現場のストレスはピーク

「パッケージは、かゆい所に全然手が届かなくて大変です」

PMOを務める情報システム部のAさんが、ため息交じりにお話しされました。

  • 今までのエクセルの方が早かった
  • 今まで出していた帳票が出せない
  • 今までやっていたチェックができない
  • 自由にデータ修正ができなくなった
  • いちいち申請承認が必要で面倒になった

今まではスクラッチ開発したシステムを使っていました。ところが今回はパッケージシステムを導入します。

システムの動きが全く異なるため、ユーザーはとにかくストレスを感じている様子。Aさんにその不満の矛先が向いているようです。

「それは良かったですね~」

田村は笑顔でお答えしました。

パッケージの最も重要なメリット

今一度、整理したいのですが、パッケージのメリットは何でしょうか?

  • 低コスト
  • 短納期

はい、正解です。では、デメリットは何でしょうか?

  • システムの自由度/柔軟性がない

はい、ここです。短絡的に考えるとその通りですが、本当にそれはデメリットなのでしょうか?

当社では、以下のように考えています。

パッケージの本当の魅力は、自由度/柔軟性がないこと。

なぜでしょうか?

外部からの大きな制約こそ、最も効果的な「標準化」に繋がるからです。

社内だけで「標準化」を検討してみると分かります。中途半端で小手先の「標準化」しかできません。

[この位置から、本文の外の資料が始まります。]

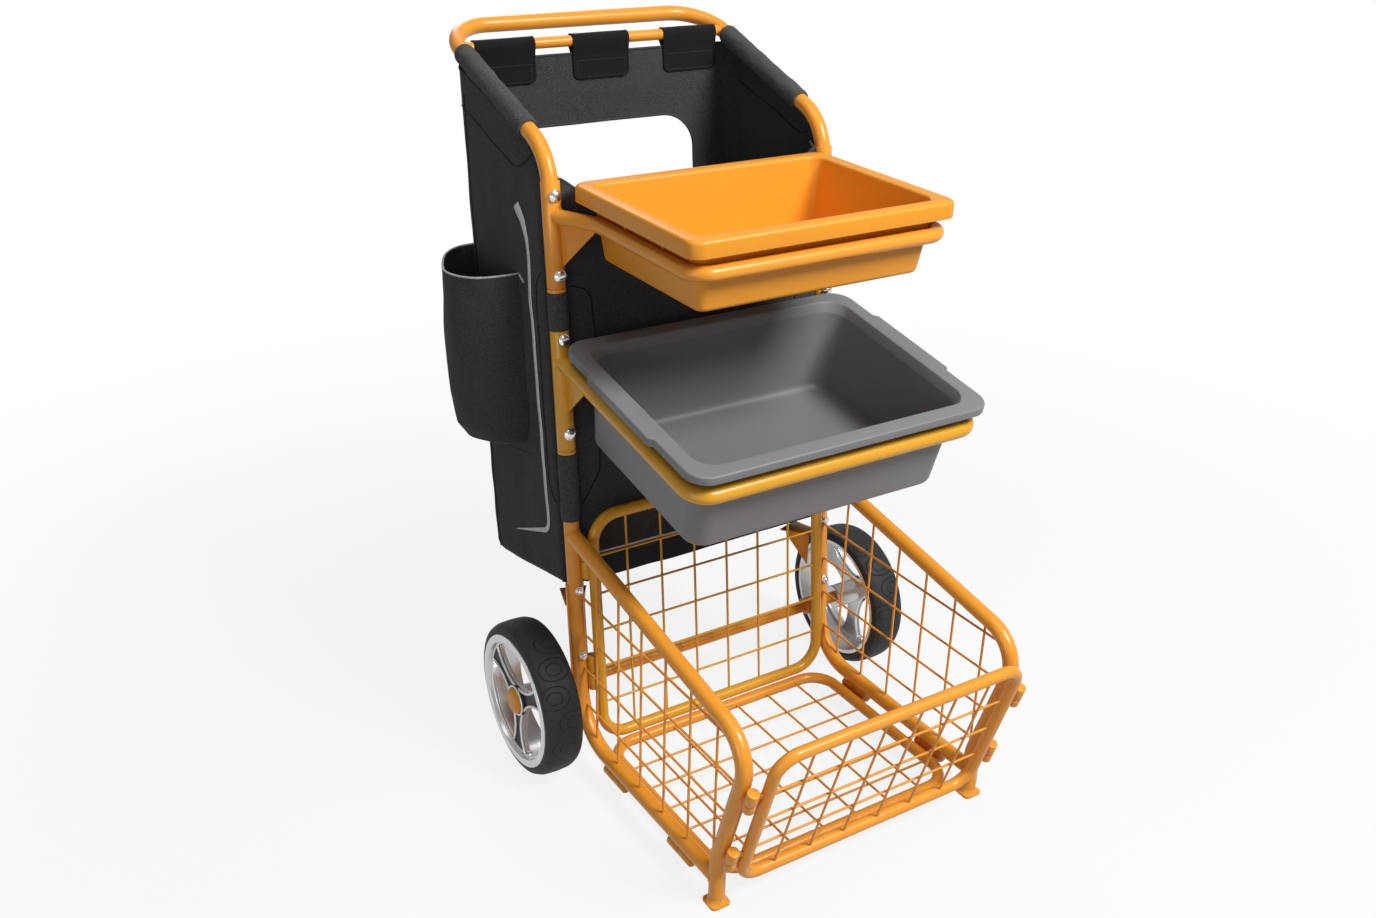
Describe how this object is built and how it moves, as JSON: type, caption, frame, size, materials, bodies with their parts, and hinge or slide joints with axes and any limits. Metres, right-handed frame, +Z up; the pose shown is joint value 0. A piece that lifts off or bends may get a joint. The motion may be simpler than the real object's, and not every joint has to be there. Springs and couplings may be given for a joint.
{
  "type": "ball trolley",
  "caption": "Upright tube-frame equipment trolley with a front wire basket and lift-off gate, lift-out trays, a hanging fabric bag and rear wheels.",
  "frame": {"origin": "centre of the overall box on the floor", "axes": "+Z up, -Y towards the front gate, +Y towards the push handle, +X to the right as seen from the front"},
  "size_m": [0.724, 0.9759, 1.1333],
  "materials": {
    "orange_paint": "glossy powder coat",
    "ochre_paint": "glossy powder coat",
    "orange_plastic": "smooth",
    "grey_plastic": "satin",
    "silver_plastic": "silver paint",
    "bright_steel": "zinc plated",
    "tyre": "moulded tread",
    "charcoal_fabric": "woven",
    "sleeve_fabric": "woven",
    "black_fabric": "webbing"
  },
  "bodies": {
    "frame": {"axle_rod": "bright_steel", "axle_tube": "orange_paint", "back_panel_frame": "ochre_paint", "back_panel_grid": "ochre_paint", "bag": "charcoal_fabric", "bottle_pocket": "charcoal_fabric", "cross_bar": "orange_paint", "floor_panel_frame": "orange_paint", "floor_panel_grid": "orange_paint", "handle_hoop": "orange_paint", "left_axle_bracket": "orange_paint", "left_axle_bracket_bolt_high": "bright_steel", "left_axle_bracket_bolt_low": "bright_steel", "left_bag_strap": "black_fabric", "left_corner_shelf": "orange_paint", "left_foot_plate": "orange_paint", "left_front_leg": "orange_paint", "left_gate_pin_lower": "orange_paint", "left_gate_pin_upper": "orange_paint", "left_lower_clamp_bolt_high": "bright_steel", "left_lower_clamp_bolt_low": "bright_steel", "left_lower_sleeve": "sleeve_fabric", "left_side_grid": "orange_paint", "left_slant_sleeve": "sleeve_fabric", "left_upper_clamp_bolt_high": "bright_steel", "left_upper_clamp_bolt_low": "bright_steel", "left_upper_sleeve": "sleeve_fabric", "left_upright": "orange_paint", "lower_tray_bracket": "ochre_paint", "middle_bag_strap": "black_fabric", "right_axle_bracket": "orange_paint", "right_axle_bracket_bolt_high": "bright_steel", "right_axle_bracket_bolt_low": "bright_steel", "right_bag_strap": "black_fabric", "right_corner_shelf": "orange_paint", "right_foot_plate": "orange_paint", "right_front_leg": "orange_paint", "right_gate_pin_lower": "orange_paint", "right_gate_pin_upper": "orange_paint", "right_lower_clamp_bolt_high": "bright_steel", "right_lower_clamp_bolt_low": "bright_steel", "right_lower_sleeve": "sleeve_fabric", "right_side_grid": "orange_paint", "right_slant_sleeve": "sleeve_fabric", "right_upper_clamp_bolt_high": "bright_steel", "right_upper_clamp_bolt_low": "bright_steel", "right_upper_sleeve": "sleeve_fabric", "right_upright": "orange_paint", "upper_tray_bracket": "orange_paint"},
    "wheel_left": {"left_tyre": "tyre", "left_wheel_rim": "silver_plastic", "left_hub_cap": "orange_plastic"},
    "wheel_right": {"right_tyre": "tyre", "right_wheel_rim": "silver_plastic", "right_hub_cap": "orange_plastic"},
    "gate": {"gate_frame": "orange_paint", "gate_grid": "orange_paint"},
    "top_tray": {"top_tray": "orange_plastic"},
    "lower_tub": {"lower_tub": "grey_plastic"}
  },
  "joints": [
    {"name": "left_wheel_spin", "type": "hinge", "parent": "frame", "child": "wheel_left", "pos_m": [-0.3251, 0.0545, 0.1286], "axis": [1, 0, 0], "continuous": true},
    {"name": "right_wheel_spin", "type": "hinge", "parent": "frame", "child": "wheel_right", "pos_m": [0.3251, 0.0545, 0.1286], "axis": [1, 0, 0], "continuous": true},
    {"name": "gate_lift", "type": "slide", "parent": "frame", "child": "gate", "axis": [0, -0.2917, 0.9565], "range_m": [0, 0.03]},
    {"name": "top_tray_lift", "type": "slide", "parent": "frame", "child": "top_tray", "axis": [0, -0.0113, 0.9999], "range_m": [0, 0.15]},
    {"name": "lower_tub_lift", "type": "slide", "parent": "frame", "child": "lower_tub", "axis": [0, -0.1756, 0.9845], "range_m": [0, 0.09]}
  ]
}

ユーザーは自分たちでリスクを負わず、安全で、実現容易な変更案しか出してきません。

業務フローで言えば、枝葉の細かい部分だけです。

ところが、パッケージは違います。

業務フローの根幹を変える制約が押し付けられ、強烈なストレスが発生します。当然、ユーザーは猛反発しますが、そこはトップダウンで押し切る必要があります。

そこで初めて、大きな「標準化」に向かうのです。

自ら血を流して、痛みを伴いながら、大きな変革へと向かわざるを得なくなります

良いパッケージには「他社のベストプラクティス」が詰まっています。その黒船で、「標準化」に向かって行くのです。
(ただし、悪いパッケージを選んでしまうと、話が違ってきます。この辺りは次回のコラムで書きます。)

裏を返せば、大幅なカスタマイズやスクラッチ開発を選択するということは、本当の意味での「標準化」を諦めること、とも言えます。

制約も使い方次第

事業戦略として、その事業は独自性が強く、競争力の源泉であれば、スクラッチ開発で作り込むべきでしょう。もっと言えば、内製化して、柔軟性とスピードを確保できる体制を構築すべきです。

一方で、属人化を解消し、業務の「標準化」を目指すのであれば、パッケージの「不自由さ」を利用すべきです。

身内だけだと大きな変革は難しいですが、外圧にさらされることで、大きな変革も可能となります。

貴社のIT部門/情報システム部門は、パッケージの「制約」をうまく活用できていますでしょうか?